A mode inspired by modders introduced in Fallout: NV was hardcore mode. It is the absolute best way to play this game for sure but I don’t recommend it to casual players. Your character needs to eat to stave off hunger, drink water to stay hydrated and sleep so you don’t get an early death through sleep deprivation. Eating food still heals your character but at a much slower rate than playing normal while if your character cripples a limb, they must find a doctor bag or actually find and pay a doctor in the wasteland to fix the limb. It can make for an intense run at times but I find it extremely fun because it raises the stakes considerably.
The ambient music in this game is wonderful once again but the licensed music from the in-game radio stations is just so damn good. The main radio station in the Mojave is Radio New Vegas hosted by Mr. New Vegas voiced by real-life Mr. Vegas Wayne Newton and it boasts stellar tunes from the likes of Dean Martin and Frank Sinatra while the other major station, Mojave Music Radio, plays country classics like ‘Johnny Guitar’ and ‘Lonestar’. Wayne isn’t the only talented voice in the game.
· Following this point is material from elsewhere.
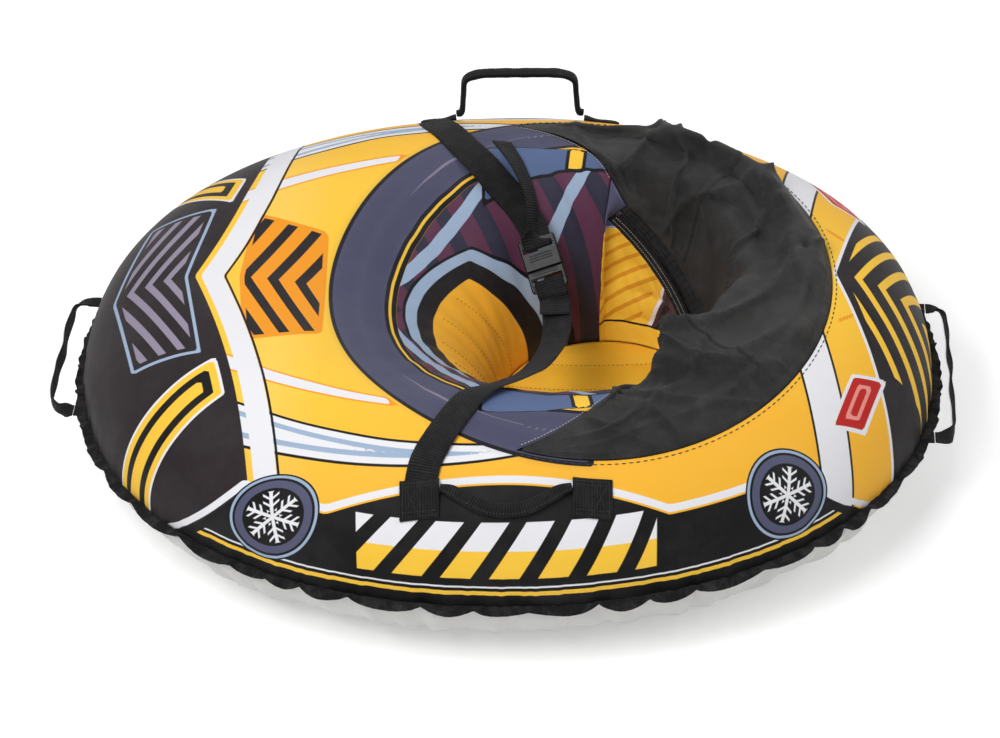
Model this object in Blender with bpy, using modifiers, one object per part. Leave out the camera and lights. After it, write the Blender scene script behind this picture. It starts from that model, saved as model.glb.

Ron Perlman reprises his role as the narrator while solid talent such as Danny Trejo, Krist Kristofferson, Felicia Day and Matthew Perry enter as new characters. (Perry’s performance was a little flat but we can forgive him for it.)
The game will be seven years old this October and it is still as popular as ever. The modding community is keeping it alive massively creating incredible new things in the game like new towns, characters, whole maps, and weapons. Recently I’ve seen that Fallout: New Vegas modders have actually made it possible to play multiplayer and co-operative with friends on PC. That is insane!
Many people including myself want Fallout: NV developer’s Obsidian to be given the chance to create another Fallout title due to their stellar work on NV but it’s looking increasingly unlikely as the years go on. Still, we can only keep on hoping that Bethesda give in to fan demand and let them do it. Until then though, at least we still have New Vegas.